There's something happening here
How many times did you check your phone today? According to the Android app Locket, the average person checks their phone 110 times a day. So it’s not surprising that building mobile apps continues to be a high priority for insurers. In fact, more than 50% of the North American insurers are making major enhancements to existing mobile apps or building new mobile apps in 2017.
This reflects a shift we’re seeing to a mobile first experience – designing the customer experience for the smallest screen – the smart phone – and progressively adding functionality as the screen gets bigger. (The reverse approach is starting with the richest experience and taking away functionality as the screen gets smaller).
There is lots of information and training available (even certification programs) about how to design screens and assure the content works in a mobile first experience. But where carriers continue to fall short is the focus on digital engagement.
Digital engagement certainly requires technology to support it – but is not technology. It’s designing the experience to fit into the broader life of your customer and take advantage of human behaviors to create succinct and engaging online and offline experiences. This requires many kinds of technologies to deliver – mobile, cloud, data and analytics, esignature, chatbots, advice engines, esignature, social integration, integrations to back end systems – core and non-core – to name a few.
If you want to see some interesting examples go take a look at Lemonade who has embedded behavioral science into their application to reduce fraud and drive conversion while using data and analytics to underlie the processes allowing straight through processing. Or take a look at FIGO who has focused on creating digital engagement by understanding where insurance fits in the life of their customer.
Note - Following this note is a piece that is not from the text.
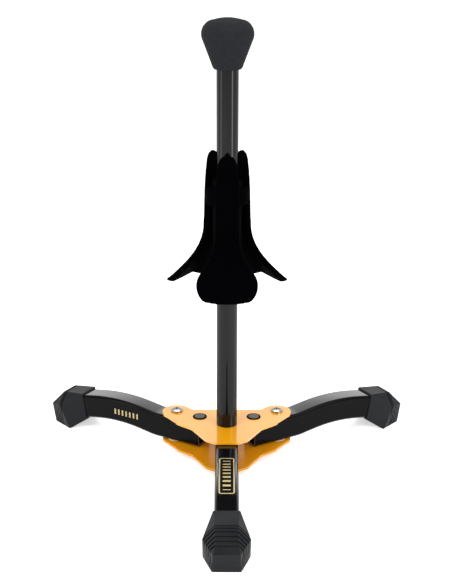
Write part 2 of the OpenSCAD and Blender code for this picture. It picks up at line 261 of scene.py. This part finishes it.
def math_node(tree: bpy.types.NodeTree, operation: str, first: Any, second: Any = None) -> Any:
    """Add a math node and give its result socket.

    Args:
        tree: The node tree.
        operation: The math operation.
        first: A socket or a number.
        second: A socket or a number, or nothing.

    Returns:
        The node's output socket.
    """
    node = tree.nodes.new("ShaderNodeMath")
    node.operation = operation
    for index, value in enumerate((first, second)):
        if isinstance(value, bpy.types.NodeSocket):
            tree.links.new(value, node.inputs[index])
        elif value is not None:
            node.inputs[index].default_value = value
    return node.outputs[0]


def grain_group() -> bpy.types.NodeTree:
    """Build the grain group: a broad Mottle mask and a fine Height, both from noise."""
    tree = new_group("grain", {"Broad": 60.0, "Fine": 900.0},
                     {"Mottle": "NodeSocketFloat", "Height": "NodeSocketFloat"})
    source, out = tree.nodes["In"], tree.nodes["Out"]
    for key, target, detail in (("Broad", "Mottle", 4.0), ("Fine", "Height", 3.0)):
        noise = tree.nodes.new("ShaderNodeTexNoise")
        noise.inputs["Detail"].default_value = detail
        tree.links.new(source.outputs["Vector"], noise.inputs["Vector"])
        tree.links.new(source.outputs[key], noise.inputs["Scale"])
        tree.links.new(noise.outputs["Fac"], out.inputs[target])
    return tree


def plate_mark_group() -> bpy.types.NodeTree:
    """Build the mark group: a mask of upright bars, with a rounded frame around them where Frame is 1.

    Its Vector's X runs along the mark and Y across it, in metres from the mark's middle.
    """
    inputs = {"Half Length": 0.02, "Half Width": 0.004, "Line": 0.0004, "Pitch": 0.003, "Frame": 1.0}
    tree = new_group("printed_mark", inputs, {"Mask": "NodeSocketFloat"})
    source, out = tree.nodes["In"], tree.nodes["Out"]
    split = tree.nodes.new("ShaderNodeSeparateXYZ")
    tree.links.new(source.outputs["Vector"], split.inputs[0])
    along = math_node(tree, "ABSOLUTE", split.outputs[0])
    across = math_node(tree, "ABSOLUTE", split.outputs[1])
    gaps = []
    for value, key in ((along, "Half Length"), (across, "Half Width")):
        inner = math_node(tree, "SUBTRACT", source.outputs[key], MARK_CORNER_M)
        gaps.append(math_node(tree, "MAXIMUM", math_node(tree, "SUBTRACT", value, inner), 0.0))
    squares = [math_node(tree, "POWER", gap, 2.0) for gap in gaps]
    reach = math_node(tree, "SQRT", math_node(tree, "ADD", *squares))
    edge = math_node(tree, "ABSOLUTE", math_node(tree, "SUBTRACT", reach, MARK_CORNER_M))
    ring = math_node(tree, "LESS_THAN", edge, math_node(tree, "MULTIPLY", source.outputs["Line"], 0.5))
    ring = math_node(tree, "MULTIPLY", ring, source.outputs["Frame"])
    wave = math_node(tree, "PINGPONG", split.outputs[0], source.outputs["Pitch"])
    bars = None
    for value, key, share in ((wave, "Pitch", BAR_SHARE), (along, "Half Length", BARS_LENGTH_SHARE),
                              (across, "Half Width", BARS_WIDTH_SHARE)):
        limit = math_node(tree, "MULTIPLY", source.outputs[key], share)
        within = math_node(tree, "LESS_THAN", value, limit)
        bars = within if bars is None else math_node(tree, "MULTIPLY", bars, within)
    tree.links.new(math_node(tree, "MAXIMUM", ring, bars), out.inputs["Mask"])
    return tree


# ---- finishes ----


@dataclass(frozen=True)
class Finish:
    """A surface finish: two tones mottled together, its gloss, and a fine grain that bumps it."""

    name: str
    tone: tuple[float, float, float]
    tone_2: tuple[float, float, float]
    rough: tuple[float, float]
    metallic: float = 0.0
    coat: float = 0.0
    coat_ior: float = 1.5
    ior: float = 1.5
    specular: float = 0.5
    grazing_coat: bool = False
    sheen: float = 0.0
    broad: float = 60.0
    fine: float = 900.0
    bump_mm: float = 0.01
    cells: float = 0.0

    def build(self) -> bpy.types.Material:
        """Make the material.

        Returns:
            The finished material.
        """
        material = bpy.data.materials.new(self.name)
        material.use_nodes = True
        tree = material.node_tree
        shader = tree.nodes["Principled BSDF"]
        for key, value in (("Metallic", self.metallic), ("Coat Weight", self.coat),
                           ("Coat IOR", self.coat_ior), ("IOR", self.ior), ("Sheen Weight", self.sheen),
                           ("Coat Roughness", COAT_ROUGHNESS), ("Specular IOR Level", self.specular)):
            shader.inputs[key].default_value = value
        place = tree.nodes.new("ShaderNodeTexCoord")
        grain = self.add_grain(tree, place)
        mix = tree.nodes.new("ShaderNodeMix")
        mix.name = "Tone"
        mix.data_type = "RGBA"
        mix.inputs["A"].default_value = (*self.tone, 1)
        mix.inputs["B"].default_value = (*self.tone_2, 1)
        tree.links.new(grain.outputs["Mottle"], mix.inputs["Factor"])
        tree.links.new(mix.outputs["Result"], shader.inputs["Base Color"])
        gloss = tree.nodes.new("ShaderNodeMapRange")
        gloss.name = "Gloss"
        gloss.inputs["From Min"].default_value, gloss.inputs["From Max"].default_value = MOTTLE_SPAN
        gloss.inputs["To Min"].default_value, gloss.inputs["To Max"].default_value = self.rough
        tree.links.new(grain.outputs["Mottle"], gloss.inputs["Value"])
        tree.links.new(gloss.outputs["Result"], shader.inputs["Roughness"])
        bump = tree.nodes.new("ShaderNodeBump")
        bump.inputs["Distance"].default_value = self.bump_mm * MM
        height = grain.outputs["Height"]
        if self.cells > 0:
            pores = tree.nodes.new("ShaderNodeTexVoronoi")
            pores.inputs["Scale"].default_value = self.cells
            tree.links.new(place.outputs["Object"], pores.inputs["Vector"])
            height = math_node(tree, "ADD", height, pores.outputs["Distance"])
        tree.links.new(height, bump.inputs["Height"])
        tree.links.new(bump.outputs["Normal"], shader.inputs["Normal"])
        if self.grazing_coat:
            self.add_grazing_coat(tree, shader)
        return material

    def add_grazing_coat(self, tree: bpy.types.NodeTree, shader: bpy.types.Node) -> None:
        """Let the clear coat gleam only where the surface is seen at a low angle."""
        layer = tree.nodes.new("ShaderNodeLayerWeight")
        gleam = tree.nodes.new("ShaderNodeMapRange")
        gleam.inputs["From Min"].default_value, gleam.inputs["From Max"].default_value = GRAZING_SPAN
        tree.links.new(layer.outputs["Facing"], gleam.inputs["Value"])
        tree.links.new(gleam.outputs["Result"], shader.inputs["Coat Weight"])

    def add_grain(self, tree: bpy.types.NodeTree, place: bpy.types.Node) -> bpy.types.Node:
        """Place the shared grain group, fed by Object coordinates."""
        grain = tree.nodes.new("ShaderNodeGroup")
        grain.node_tree = bpy.data.node_groups["grain"]
        grain.inputs["Broad"].default_value = self.broad
        grain.inputs["Fine"].default_value = self.fine
        tree.links.new(place.outputs["Object"], grain.inputs["Vector"])
        return grain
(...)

How do you get started? We recommend four areas to look at:
Stakeholder needs assessment
- Who is included in your digital ecosystem?
- What specific needs define the set of relevant customer experiences?
- What unmet needs do they each have?
- How does digital fit in the potential solution set?
- How will the solution evolve over time?
Emerging and enabling technology
- What emerging technologies could you leverage within its ecosystem today or tomorrow?
- How do these technologies add value?
- What assets or capabilities are required to use them and are they already resident?
- How could the new business models being driven by these technologies fit intooverall operating model?
Best practices from inside insurance
- Which players in the insurance ecosystem are already using new technologies to better connect with customers or other stakeholders?
- How have they changed their organizations to better adapt to new challenges in digital spaces?
- How will digital transformations in other spaces affect your stakeholders?
- Which representative firms could you emulate?
Best practices from outside insurance
- How have digital transformations been realized in other industries?
- What has distinguished winners from losers?
- How will digital transformations outside of insurance affect your ecosystem?
- What lessons can you learn from these transformations?